Figure 6 shows the memory cost of HGTPU-tree and TPU2M-tree under the different numbers of moving object. As the number of moving objects increases, the memory cost of TPU2M-tree fluctuates periodically. TPU2M-tree is based on the UM structure. The old records are retained when the moving object updates position. Meanwhile, TPU2M-tree cleans up old records periodically. HGTPU-tree uses synchronize update mechanism with the index tree to update the address content in the hash table every time the moving object is updated, thus there is no need to save the old record. Moreover, HGTPU-tree only records the address of one single object for the same group of moving objects. Therefore, HGTPU-tree can greatly reduce the memory cost and improve the system stability.

Fig. 6.
figure 6

The performance of memory cost.

5 Conclusion

In this paper, we developed an index structure HGTPU-tree that supports moving object group partition and bottom-up group update strategy.

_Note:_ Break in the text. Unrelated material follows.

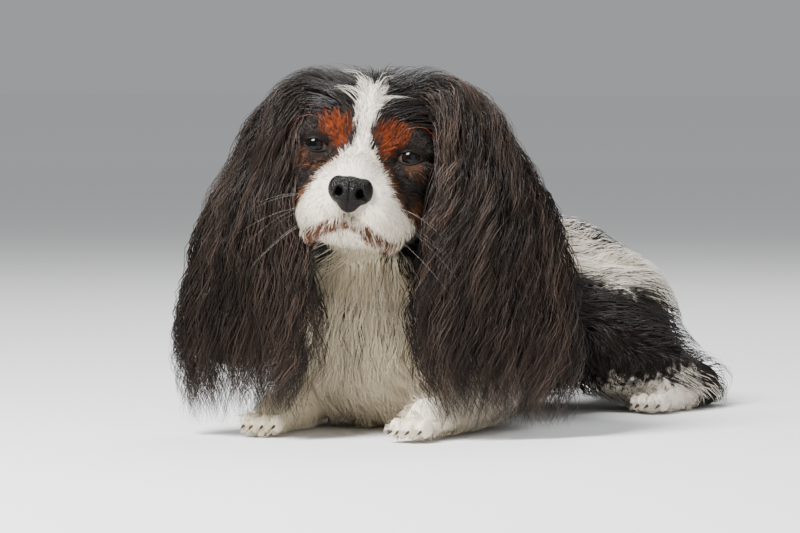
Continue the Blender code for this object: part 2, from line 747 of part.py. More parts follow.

We proposed a group partition algorithm STSG and a moving object group update algorithm. Experiments based on real dataset analyzed the performance comparison of HGTPU-tree, GTPU-tree, TPU-tree and TPU2M-tree in different situations. The results show that HGTPU-tree is better than TPU-tree and TPU2M-tree in insertion performance. In terms of update cost, the update cost of HGTPU-tree is lower than other three index structures, especially when the moving object group trajectory is stable. HGTPU-tree increases the complexity of the index structure in terms of query performance. However, the query performance can still be approximately equivalent to the traditional index. HGTPU-tree solves the problem of the high memory cost of existing bottom-up update indexes with synchronous update mechanism.